- Work to do
Nothing outside the stretch should be returned: give exactly the lines from the line containing "# Tapped hole: a" through the line containing "if empty is", including both.

- Records to use

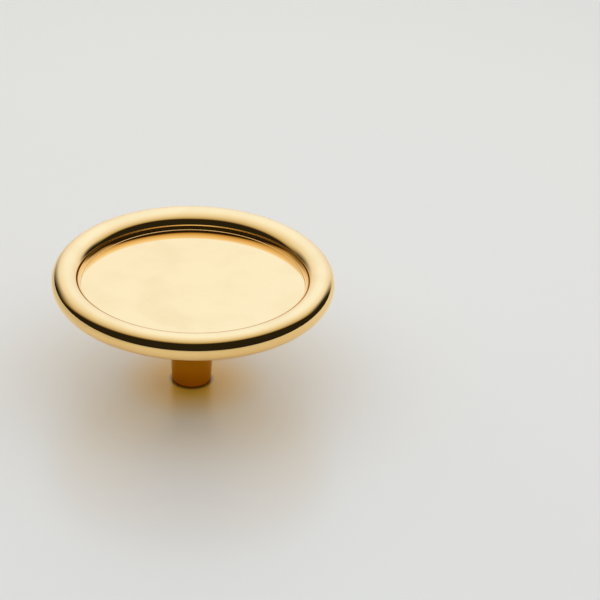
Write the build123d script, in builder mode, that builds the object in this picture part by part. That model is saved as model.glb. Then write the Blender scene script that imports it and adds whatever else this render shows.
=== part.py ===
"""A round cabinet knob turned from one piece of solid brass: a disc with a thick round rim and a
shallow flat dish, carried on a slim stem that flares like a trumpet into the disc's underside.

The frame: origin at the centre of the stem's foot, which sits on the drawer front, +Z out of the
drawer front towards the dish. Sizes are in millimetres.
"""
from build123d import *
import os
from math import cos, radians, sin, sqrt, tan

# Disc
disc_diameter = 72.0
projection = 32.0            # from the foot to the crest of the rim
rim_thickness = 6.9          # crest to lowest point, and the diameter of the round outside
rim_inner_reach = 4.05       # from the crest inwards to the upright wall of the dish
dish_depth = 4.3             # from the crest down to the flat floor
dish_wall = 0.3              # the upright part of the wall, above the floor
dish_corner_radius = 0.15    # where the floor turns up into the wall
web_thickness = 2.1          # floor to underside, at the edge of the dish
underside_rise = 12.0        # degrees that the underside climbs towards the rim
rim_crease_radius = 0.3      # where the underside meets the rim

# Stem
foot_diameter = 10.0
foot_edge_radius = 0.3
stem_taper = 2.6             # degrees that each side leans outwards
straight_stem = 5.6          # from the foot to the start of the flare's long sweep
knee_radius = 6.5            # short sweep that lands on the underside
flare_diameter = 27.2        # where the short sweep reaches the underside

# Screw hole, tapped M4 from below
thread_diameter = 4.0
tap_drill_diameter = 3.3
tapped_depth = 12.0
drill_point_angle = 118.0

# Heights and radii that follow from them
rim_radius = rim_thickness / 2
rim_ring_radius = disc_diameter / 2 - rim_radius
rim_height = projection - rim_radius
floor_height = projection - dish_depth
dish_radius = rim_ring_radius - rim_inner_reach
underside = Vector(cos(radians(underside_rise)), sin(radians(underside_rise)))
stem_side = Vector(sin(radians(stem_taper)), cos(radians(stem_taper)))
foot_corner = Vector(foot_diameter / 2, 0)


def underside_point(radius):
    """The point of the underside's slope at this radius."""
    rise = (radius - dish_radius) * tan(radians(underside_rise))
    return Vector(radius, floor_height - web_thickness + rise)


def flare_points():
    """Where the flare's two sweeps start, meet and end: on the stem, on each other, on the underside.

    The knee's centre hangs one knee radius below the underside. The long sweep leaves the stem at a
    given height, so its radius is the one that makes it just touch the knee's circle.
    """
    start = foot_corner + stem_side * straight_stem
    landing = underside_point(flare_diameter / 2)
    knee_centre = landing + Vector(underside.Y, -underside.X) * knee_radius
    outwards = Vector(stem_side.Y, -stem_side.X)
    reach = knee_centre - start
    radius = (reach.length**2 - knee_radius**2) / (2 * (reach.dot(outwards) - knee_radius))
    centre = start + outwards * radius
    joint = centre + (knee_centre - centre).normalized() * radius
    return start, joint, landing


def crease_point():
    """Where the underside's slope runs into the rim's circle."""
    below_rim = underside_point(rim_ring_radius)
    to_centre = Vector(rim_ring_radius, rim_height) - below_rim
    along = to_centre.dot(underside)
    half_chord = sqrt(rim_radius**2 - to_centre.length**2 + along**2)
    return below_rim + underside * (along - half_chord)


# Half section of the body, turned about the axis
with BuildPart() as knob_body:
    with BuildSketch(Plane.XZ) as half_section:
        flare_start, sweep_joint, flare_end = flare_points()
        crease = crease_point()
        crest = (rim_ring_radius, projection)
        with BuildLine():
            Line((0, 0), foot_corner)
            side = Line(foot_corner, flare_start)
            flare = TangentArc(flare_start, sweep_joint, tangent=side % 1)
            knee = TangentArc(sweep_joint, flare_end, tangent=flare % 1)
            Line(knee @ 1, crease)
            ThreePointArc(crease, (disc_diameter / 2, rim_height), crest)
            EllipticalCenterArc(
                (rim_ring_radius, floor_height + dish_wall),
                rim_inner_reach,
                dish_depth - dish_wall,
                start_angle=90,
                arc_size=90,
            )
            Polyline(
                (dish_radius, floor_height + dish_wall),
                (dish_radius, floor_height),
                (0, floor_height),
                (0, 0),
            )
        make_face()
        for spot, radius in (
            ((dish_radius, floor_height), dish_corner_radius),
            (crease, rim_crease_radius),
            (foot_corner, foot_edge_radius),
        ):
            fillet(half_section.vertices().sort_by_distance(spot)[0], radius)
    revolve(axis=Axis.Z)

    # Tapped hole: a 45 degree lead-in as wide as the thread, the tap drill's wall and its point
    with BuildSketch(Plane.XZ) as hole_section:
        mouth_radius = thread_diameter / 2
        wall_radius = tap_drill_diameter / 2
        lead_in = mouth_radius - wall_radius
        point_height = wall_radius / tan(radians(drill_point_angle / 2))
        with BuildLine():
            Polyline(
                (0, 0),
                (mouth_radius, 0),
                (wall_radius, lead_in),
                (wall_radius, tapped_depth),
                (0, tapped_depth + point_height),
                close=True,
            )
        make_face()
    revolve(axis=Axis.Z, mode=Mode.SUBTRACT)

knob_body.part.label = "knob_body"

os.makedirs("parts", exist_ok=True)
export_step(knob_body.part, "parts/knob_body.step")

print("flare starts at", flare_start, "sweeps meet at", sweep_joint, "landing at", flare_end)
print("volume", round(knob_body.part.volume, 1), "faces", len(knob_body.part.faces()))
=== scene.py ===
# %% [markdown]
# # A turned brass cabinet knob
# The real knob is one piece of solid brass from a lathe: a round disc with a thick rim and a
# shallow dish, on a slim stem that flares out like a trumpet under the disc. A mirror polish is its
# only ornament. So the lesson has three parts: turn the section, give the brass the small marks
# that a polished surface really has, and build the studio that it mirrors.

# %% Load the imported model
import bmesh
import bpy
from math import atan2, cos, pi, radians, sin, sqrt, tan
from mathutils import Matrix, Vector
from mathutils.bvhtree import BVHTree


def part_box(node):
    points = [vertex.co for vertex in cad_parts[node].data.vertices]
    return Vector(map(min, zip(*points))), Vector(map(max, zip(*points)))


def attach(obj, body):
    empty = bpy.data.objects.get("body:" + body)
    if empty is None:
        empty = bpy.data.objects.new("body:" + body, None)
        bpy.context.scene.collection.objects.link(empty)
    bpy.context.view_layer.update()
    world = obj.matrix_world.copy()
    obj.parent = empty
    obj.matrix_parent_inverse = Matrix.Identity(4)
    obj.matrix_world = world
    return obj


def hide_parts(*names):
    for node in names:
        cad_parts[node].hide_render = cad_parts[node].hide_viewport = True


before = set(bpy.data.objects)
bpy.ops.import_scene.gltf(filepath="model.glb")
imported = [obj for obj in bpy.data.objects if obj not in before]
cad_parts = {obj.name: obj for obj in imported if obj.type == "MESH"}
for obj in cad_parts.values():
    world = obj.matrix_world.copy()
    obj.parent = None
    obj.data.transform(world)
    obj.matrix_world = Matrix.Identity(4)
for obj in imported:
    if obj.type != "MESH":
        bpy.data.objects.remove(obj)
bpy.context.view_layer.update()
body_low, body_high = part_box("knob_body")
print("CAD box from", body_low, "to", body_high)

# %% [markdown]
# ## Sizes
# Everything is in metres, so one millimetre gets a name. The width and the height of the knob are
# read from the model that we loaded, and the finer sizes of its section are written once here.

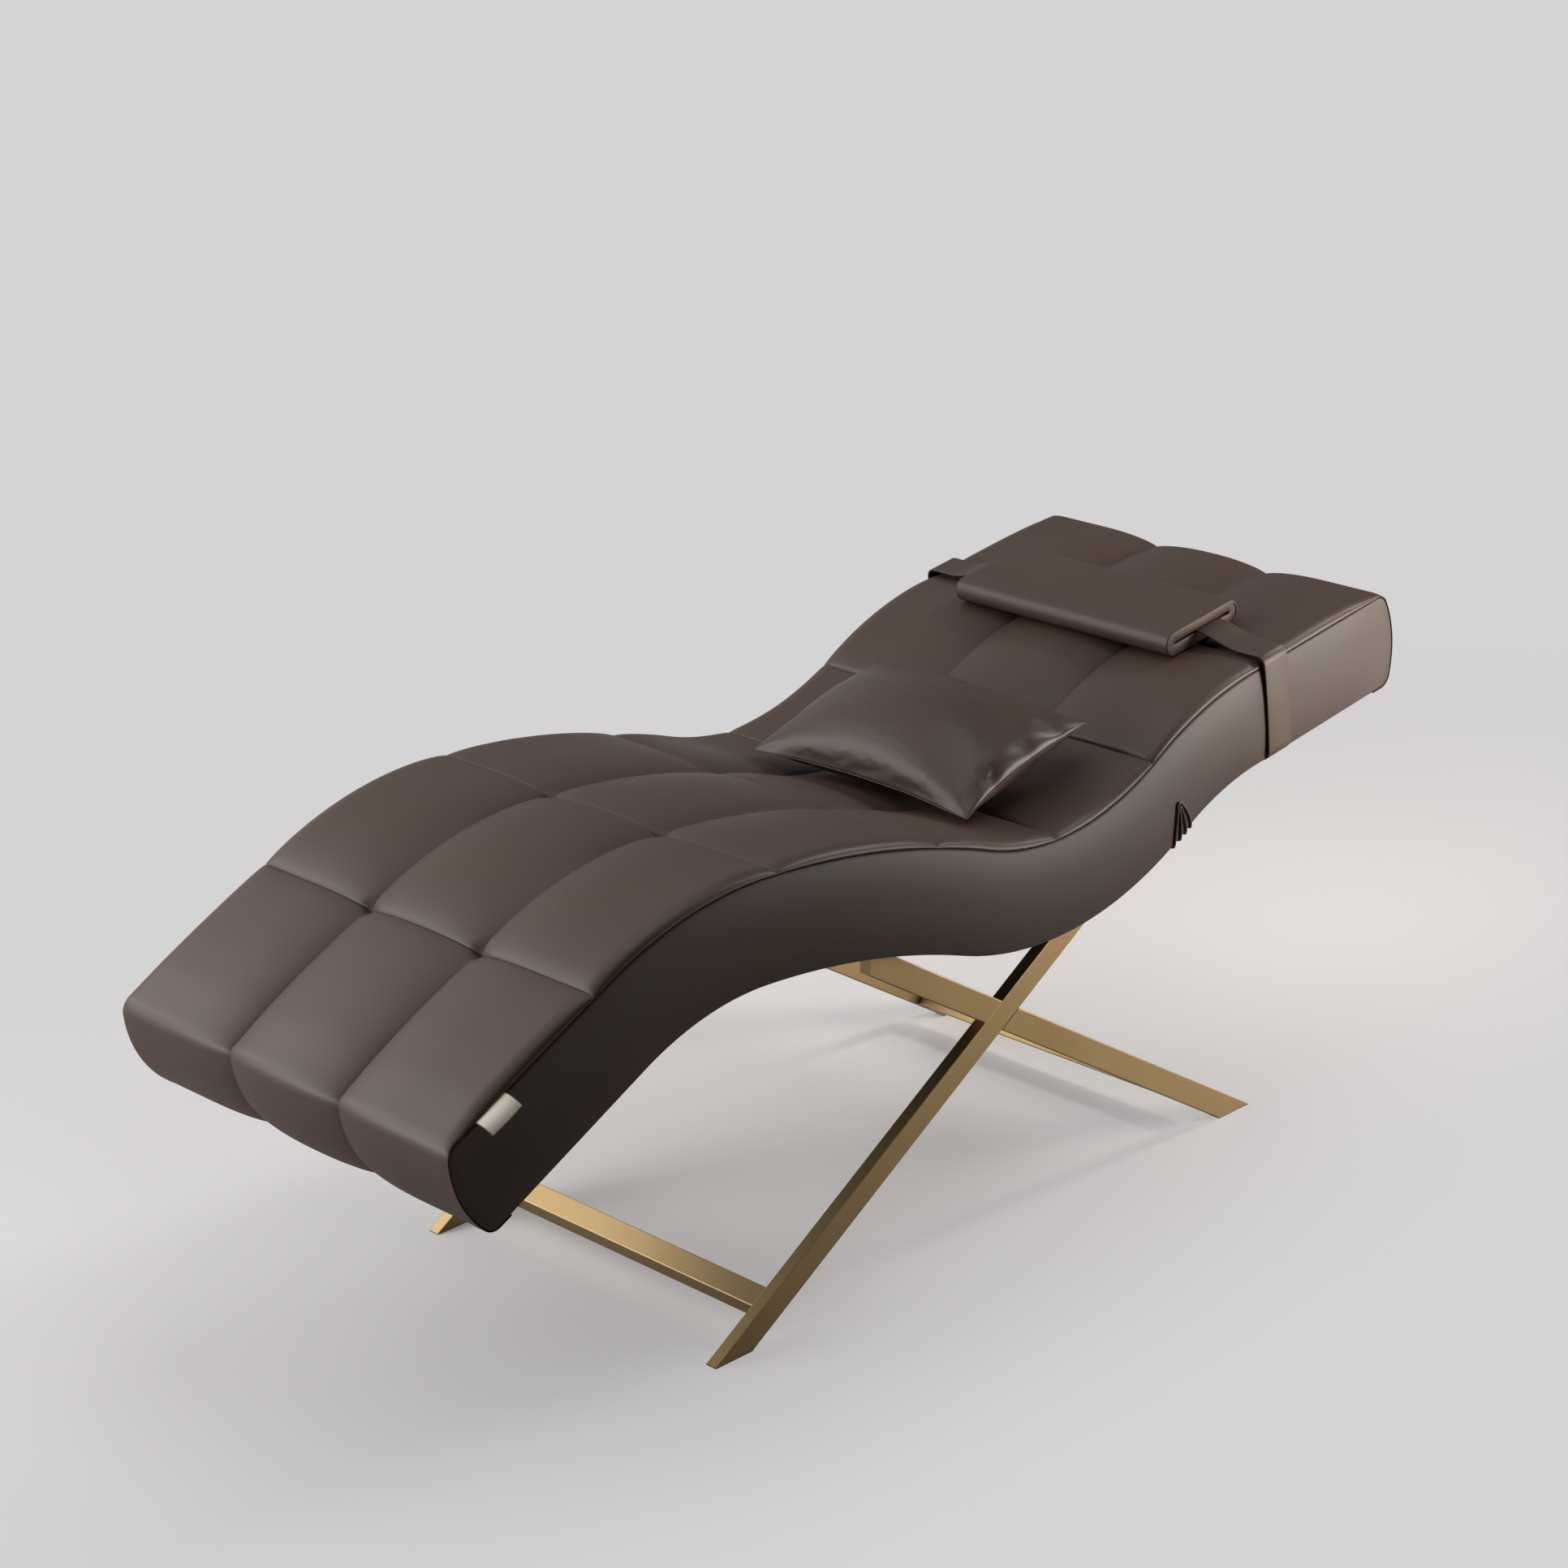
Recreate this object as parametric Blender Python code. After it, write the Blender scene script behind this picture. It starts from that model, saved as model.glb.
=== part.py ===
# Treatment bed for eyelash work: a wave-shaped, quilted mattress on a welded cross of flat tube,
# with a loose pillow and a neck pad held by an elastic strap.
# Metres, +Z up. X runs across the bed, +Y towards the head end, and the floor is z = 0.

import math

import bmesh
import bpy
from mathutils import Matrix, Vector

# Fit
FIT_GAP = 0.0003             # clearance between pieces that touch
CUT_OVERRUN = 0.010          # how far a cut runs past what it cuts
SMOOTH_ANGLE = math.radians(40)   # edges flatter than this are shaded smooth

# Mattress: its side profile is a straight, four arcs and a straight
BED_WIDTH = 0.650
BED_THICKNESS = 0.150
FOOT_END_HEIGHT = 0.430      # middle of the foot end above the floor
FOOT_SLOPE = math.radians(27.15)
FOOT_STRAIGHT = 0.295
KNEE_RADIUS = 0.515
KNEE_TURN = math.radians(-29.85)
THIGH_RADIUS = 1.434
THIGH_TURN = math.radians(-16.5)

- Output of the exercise
    # Tapped hole: a 45 degree lead-in as wide as the thread, the tap drill's wall and its point
    with BuildSketch(Plane.XZ) as hole_section:
        mouth_radius = thread_diameter / 2
        wall_radius = tap_drill_diameter / 2
        lead_in = mouth_radius - wall_radius
        point_height = wall_radius / tan(radians(drill_point_angle / 2))
        with BuildLine():
            Polyline(
                (0, 0),
                (mouth_radius, 0),
                (wall_radius, lead_in),
                (wall_radius, tapped_depth),
                (0, tapped_depth + point_height),
                close=True,
            )
        make_face()
    revolve(axis=Axis.Z, mode=Mode.SUBTRACT)

knob_body.part.label = "knob_body"

os.makedirs("parts", exist_ok=True)
export_step(knob_body.part, "parts/knob_body.step")

print("flare starts at", flare_start, "sweeps meet at", sweep_joint, "landing at", flare_end)
print("volume", round(knob_body.part.volume, 1), "faces", len(knob_body.part.faces()))
=== scene.py ===
# %% [markdown]
# # A turned brass cabinet knob
# The real knob is one piece of solid brass from a lathe: a round disc with a thick rim and a
# shallow dish, on a slim stem that flares out like a trumpet under the disc. A mirror polish is its
# only ornament. So the lesson has three parts: turn the section, give the brass the small marks
# that a polished surface really has, and build the studio that it mirrors.

# %% Load the imported model
import bmesh
import bpy
from math import atan2, cos, pi, radians, sin, sqrt, tan
from mathutils import Matrix, Vector
from mathutils.bvhtree import BVHTree


def part_box(node):
    points = [vertex.co for vertex in cad_parts[node].data.vertices]
    return Vector(map(min, zip(*points))), Vector(map(max, zip(*points)))


def attach(obj, body):
    empty = bpy.data.objects.get("body:" + body)
    if empty is None:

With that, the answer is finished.